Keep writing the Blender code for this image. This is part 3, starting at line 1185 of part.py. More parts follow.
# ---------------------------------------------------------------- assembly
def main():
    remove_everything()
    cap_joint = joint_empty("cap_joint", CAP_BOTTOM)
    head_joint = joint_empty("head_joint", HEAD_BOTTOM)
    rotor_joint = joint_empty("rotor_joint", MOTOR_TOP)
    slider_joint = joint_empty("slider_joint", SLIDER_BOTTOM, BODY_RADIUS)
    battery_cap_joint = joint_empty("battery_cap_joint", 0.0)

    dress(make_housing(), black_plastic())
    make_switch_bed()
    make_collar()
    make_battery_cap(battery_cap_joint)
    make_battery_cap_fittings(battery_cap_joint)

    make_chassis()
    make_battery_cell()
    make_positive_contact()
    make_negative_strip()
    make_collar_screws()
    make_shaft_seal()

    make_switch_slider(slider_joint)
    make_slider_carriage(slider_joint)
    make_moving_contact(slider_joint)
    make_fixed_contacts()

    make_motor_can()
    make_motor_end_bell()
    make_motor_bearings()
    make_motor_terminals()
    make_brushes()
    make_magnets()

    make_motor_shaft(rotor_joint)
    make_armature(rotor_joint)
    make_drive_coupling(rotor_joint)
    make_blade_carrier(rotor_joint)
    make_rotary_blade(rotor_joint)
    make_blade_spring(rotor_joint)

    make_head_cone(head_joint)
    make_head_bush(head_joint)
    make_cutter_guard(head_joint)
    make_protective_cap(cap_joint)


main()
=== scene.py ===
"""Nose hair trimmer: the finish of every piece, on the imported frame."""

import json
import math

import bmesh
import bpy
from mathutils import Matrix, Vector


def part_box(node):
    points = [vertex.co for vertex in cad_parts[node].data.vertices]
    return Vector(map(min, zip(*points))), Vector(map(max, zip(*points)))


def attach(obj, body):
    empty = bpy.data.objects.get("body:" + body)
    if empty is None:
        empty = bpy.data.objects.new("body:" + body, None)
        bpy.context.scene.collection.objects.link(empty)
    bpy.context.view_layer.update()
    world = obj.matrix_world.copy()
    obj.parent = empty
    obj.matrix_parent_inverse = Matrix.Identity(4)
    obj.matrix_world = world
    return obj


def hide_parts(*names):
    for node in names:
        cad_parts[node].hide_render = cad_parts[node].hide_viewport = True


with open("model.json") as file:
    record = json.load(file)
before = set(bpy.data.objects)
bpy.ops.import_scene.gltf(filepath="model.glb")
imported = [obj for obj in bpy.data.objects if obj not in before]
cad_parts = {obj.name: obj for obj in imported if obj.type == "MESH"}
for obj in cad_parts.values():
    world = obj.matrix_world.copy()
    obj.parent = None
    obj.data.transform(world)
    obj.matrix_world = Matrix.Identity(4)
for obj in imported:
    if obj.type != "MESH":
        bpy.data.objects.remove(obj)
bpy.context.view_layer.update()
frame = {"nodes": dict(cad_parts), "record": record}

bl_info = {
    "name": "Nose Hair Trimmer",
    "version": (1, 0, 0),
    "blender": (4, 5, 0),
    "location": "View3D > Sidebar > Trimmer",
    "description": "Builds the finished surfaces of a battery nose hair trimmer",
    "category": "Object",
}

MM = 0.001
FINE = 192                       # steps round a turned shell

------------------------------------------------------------

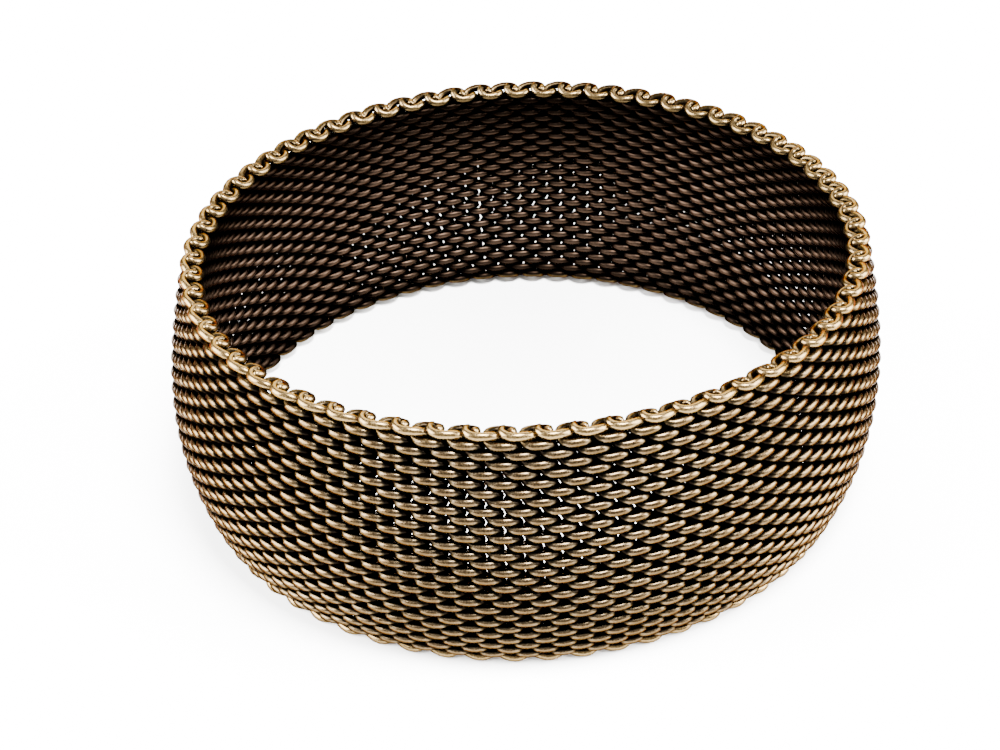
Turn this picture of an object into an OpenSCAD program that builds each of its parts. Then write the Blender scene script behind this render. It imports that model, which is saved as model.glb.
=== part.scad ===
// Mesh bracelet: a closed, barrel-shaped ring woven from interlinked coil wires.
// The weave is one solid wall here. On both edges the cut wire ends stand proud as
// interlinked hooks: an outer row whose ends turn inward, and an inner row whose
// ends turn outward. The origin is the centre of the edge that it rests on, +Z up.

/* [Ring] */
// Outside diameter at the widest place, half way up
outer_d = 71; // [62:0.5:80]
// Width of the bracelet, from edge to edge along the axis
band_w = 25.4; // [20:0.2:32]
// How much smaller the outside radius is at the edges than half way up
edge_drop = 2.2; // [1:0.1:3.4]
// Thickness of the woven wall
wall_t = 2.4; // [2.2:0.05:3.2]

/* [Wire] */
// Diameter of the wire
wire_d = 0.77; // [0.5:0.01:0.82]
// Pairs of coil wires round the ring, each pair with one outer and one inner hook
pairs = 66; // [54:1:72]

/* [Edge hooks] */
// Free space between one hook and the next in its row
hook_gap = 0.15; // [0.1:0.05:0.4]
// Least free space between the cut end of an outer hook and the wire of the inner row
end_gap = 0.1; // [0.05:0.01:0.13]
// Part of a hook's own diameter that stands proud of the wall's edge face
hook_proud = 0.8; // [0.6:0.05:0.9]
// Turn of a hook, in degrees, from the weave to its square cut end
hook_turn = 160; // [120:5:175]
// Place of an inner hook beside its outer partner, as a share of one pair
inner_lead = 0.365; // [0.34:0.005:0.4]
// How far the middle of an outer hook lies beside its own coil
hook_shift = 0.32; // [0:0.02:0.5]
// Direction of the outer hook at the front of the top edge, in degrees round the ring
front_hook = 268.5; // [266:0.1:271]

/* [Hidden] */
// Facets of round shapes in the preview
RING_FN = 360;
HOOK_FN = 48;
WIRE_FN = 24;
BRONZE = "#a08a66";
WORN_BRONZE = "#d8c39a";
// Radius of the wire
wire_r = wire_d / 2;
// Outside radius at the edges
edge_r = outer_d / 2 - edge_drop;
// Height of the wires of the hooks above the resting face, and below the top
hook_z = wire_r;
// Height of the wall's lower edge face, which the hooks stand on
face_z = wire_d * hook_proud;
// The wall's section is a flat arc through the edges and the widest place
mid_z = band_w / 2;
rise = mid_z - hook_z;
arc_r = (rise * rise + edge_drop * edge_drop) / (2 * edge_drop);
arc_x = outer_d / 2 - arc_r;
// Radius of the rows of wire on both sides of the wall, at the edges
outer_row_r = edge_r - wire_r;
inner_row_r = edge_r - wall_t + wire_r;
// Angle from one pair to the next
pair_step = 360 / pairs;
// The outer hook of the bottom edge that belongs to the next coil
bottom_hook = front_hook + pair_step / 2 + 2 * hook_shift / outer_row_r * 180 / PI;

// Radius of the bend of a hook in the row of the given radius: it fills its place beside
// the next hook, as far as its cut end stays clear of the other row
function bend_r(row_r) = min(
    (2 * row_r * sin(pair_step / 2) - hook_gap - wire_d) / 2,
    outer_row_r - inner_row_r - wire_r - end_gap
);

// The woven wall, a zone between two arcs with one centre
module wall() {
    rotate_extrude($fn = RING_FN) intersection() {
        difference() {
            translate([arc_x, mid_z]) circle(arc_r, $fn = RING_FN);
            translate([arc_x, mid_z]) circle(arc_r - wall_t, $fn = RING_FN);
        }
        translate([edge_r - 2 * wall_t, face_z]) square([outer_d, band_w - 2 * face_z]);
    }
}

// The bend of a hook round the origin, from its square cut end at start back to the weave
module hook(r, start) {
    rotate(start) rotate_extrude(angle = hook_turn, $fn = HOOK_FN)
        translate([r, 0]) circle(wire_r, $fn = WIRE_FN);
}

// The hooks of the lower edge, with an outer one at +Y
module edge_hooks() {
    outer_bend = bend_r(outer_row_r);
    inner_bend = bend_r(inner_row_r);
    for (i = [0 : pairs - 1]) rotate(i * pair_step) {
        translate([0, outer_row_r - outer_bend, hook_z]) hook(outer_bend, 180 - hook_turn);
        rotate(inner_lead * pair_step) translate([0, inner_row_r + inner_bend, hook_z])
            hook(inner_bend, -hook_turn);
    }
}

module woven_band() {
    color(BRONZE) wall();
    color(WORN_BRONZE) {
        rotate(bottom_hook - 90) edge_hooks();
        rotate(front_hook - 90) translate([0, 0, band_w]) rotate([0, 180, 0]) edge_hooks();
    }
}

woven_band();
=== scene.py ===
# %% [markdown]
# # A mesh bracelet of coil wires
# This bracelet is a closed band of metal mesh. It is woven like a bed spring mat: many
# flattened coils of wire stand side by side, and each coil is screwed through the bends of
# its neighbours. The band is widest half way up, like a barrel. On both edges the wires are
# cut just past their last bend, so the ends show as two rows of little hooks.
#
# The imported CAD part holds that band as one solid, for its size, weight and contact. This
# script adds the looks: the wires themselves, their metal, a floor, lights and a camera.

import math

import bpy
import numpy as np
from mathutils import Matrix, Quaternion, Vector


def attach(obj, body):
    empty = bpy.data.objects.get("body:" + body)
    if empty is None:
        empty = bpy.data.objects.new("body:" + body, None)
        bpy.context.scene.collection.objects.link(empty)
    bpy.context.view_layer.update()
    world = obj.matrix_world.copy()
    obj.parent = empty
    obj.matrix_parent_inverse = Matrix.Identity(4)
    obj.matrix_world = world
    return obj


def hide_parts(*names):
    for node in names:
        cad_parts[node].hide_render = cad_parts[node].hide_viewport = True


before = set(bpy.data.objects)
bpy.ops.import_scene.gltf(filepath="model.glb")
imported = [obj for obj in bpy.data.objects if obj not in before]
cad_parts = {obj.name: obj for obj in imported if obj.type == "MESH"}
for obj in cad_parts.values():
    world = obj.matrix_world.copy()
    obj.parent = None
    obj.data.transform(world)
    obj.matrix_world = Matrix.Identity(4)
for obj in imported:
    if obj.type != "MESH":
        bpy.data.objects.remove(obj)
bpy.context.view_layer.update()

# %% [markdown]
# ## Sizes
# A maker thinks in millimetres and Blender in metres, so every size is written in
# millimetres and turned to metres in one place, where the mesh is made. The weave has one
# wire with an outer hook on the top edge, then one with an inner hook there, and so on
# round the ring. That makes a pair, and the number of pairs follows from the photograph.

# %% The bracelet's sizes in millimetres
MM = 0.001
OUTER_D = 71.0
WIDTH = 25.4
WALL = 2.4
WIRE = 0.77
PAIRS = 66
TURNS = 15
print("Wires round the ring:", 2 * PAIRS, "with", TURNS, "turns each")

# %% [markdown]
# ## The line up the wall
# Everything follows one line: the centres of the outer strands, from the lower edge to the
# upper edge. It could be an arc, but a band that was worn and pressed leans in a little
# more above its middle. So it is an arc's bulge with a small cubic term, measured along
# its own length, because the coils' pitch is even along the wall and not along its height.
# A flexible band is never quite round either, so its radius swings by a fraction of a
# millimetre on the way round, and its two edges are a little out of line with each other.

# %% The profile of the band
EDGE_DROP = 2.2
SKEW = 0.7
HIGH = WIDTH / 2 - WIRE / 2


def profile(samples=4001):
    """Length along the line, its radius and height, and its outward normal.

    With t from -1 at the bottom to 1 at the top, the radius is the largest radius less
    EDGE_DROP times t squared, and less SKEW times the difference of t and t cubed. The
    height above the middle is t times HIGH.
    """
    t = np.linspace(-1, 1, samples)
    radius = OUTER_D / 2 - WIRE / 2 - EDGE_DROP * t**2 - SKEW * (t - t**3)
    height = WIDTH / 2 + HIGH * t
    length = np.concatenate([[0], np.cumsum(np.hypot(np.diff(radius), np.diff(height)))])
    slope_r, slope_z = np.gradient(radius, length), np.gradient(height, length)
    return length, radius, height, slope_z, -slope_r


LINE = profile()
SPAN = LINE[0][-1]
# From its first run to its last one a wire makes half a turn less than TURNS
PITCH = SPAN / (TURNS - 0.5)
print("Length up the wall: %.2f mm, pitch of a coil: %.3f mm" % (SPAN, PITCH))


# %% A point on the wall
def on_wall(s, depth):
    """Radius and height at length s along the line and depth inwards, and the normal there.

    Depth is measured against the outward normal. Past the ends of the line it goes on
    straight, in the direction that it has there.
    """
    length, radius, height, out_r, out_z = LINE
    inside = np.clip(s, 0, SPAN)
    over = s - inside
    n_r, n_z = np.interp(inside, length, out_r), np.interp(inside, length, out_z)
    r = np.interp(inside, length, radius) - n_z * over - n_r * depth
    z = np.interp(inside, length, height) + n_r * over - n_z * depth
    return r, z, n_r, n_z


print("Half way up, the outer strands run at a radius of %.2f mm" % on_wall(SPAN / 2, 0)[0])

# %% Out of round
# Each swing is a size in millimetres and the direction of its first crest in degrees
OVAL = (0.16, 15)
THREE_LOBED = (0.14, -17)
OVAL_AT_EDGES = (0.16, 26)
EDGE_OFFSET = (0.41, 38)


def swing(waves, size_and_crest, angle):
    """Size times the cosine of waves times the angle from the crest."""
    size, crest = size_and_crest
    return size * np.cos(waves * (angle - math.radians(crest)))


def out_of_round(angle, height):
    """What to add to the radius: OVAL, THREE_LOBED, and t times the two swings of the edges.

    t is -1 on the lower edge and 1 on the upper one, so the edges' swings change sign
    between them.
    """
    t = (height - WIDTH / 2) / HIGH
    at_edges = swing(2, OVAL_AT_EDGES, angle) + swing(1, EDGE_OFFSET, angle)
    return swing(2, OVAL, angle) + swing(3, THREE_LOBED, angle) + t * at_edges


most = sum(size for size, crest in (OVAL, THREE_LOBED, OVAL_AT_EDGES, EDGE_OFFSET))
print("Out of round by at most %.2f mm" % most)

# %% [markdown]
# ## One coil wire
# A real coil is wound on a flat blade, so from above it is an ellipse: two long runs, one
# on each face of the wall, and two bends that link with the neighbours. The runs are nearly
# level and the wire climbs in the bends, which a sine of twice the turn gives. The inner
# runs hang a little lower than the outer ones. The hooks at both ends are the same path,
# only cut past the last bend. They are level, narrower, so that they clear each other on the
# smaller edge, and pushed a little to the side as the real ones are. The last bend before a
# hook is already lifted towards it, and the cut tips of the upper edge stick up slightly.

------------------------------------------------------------

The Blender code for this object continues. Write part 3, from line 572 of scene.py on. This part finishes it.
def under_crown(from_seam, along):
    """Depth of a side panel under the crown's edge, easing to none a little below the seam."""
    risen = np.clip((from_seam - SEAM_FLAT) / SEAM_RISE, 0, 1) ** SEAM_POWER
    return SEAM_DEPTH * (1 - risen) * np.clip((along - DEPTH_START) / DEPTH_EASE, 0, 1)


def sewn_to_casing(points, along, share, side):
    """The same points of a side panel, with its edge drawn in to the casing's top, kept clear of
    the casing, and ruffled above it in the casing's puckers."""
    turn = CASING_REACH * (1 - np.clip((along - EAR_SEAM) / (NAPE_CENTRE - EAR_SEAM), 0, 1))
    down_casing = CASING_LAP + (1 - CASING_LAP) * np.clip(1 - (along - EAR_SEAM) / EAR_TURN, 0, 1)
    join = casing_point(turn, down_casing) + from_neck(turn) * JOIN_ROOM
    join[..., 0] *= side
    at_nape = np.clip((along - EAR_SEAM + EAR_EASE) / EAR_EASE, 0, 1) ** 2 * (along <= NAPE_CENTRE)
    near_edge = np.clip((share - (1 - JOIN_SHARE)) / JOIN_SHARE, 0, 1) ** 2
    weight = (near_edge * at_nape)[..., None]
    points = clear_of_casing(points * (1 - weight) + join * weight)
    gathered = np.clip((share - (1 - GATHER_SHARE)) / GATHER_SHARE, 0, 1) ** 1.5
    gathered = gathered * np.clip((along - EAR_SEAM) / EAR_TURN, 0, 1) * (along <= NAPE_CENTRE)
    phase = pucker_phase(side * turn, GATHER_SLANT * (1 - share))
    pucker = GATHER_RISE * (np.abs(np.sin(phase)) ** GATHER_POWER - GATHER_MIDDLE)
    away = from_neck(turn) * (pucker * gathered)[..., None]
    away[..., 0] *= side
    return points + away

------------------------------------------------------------

- _The problem_:
With the first line being the one containing "make_motor_shaft(rotor_joint)" and the last line the one containing "record = json.load(file)", transcribe exactly the lines above that fall in that range.

- _Task output_:
    make_motor_shaft(rotor_joint)
    make_armature(rotor_joint)
    make_drive_coupling(rotor_joint)
    make_blade_carrier(rotor_joint)
    make_rotary_blade(rotor_joint)
    make_blade_spring(rotor_joint)

    make_head_cone(head_joint)
    make_head_bush(head_joint)
    make_cutter_guard(head_joint)
    make_protective_cap(cap_joint)


main()
=== scene.py ===
"""Nose hair trimmer: the finish of every piece, on the imported frame."""

import json
import math

import bmesh
import bpy
from mathutils import Matrix, Vector


def part_box(node):
    points = [vertex.co for vertex in cad_parts[node].data.vertices]
    return Vector(map(min, zip(*points))), Vector(map(max, zip(*points)))


def attach(obj, body):
    empty = bpy.data.objects.get("body:" + body)
    if empty is None:
        empty = bpy.data.objects.new("body:" + body, None)
        bpy.context.scene.collection.objects.link(empty)
    bpy.context.view_layer.update()
    world = obj.matrix_world.copy()
    obj.parent = empty
    obj.matrix_parent_inverse = Matrix.Identity(4)
    obj.matrix_world = world
    return obj


def hide_parts(*names):
    for node in names:
        cad_parts[node].hide_render = cad_parts[node].hide_viewport = True


with open("model.json") as file:
    record = json.load(file)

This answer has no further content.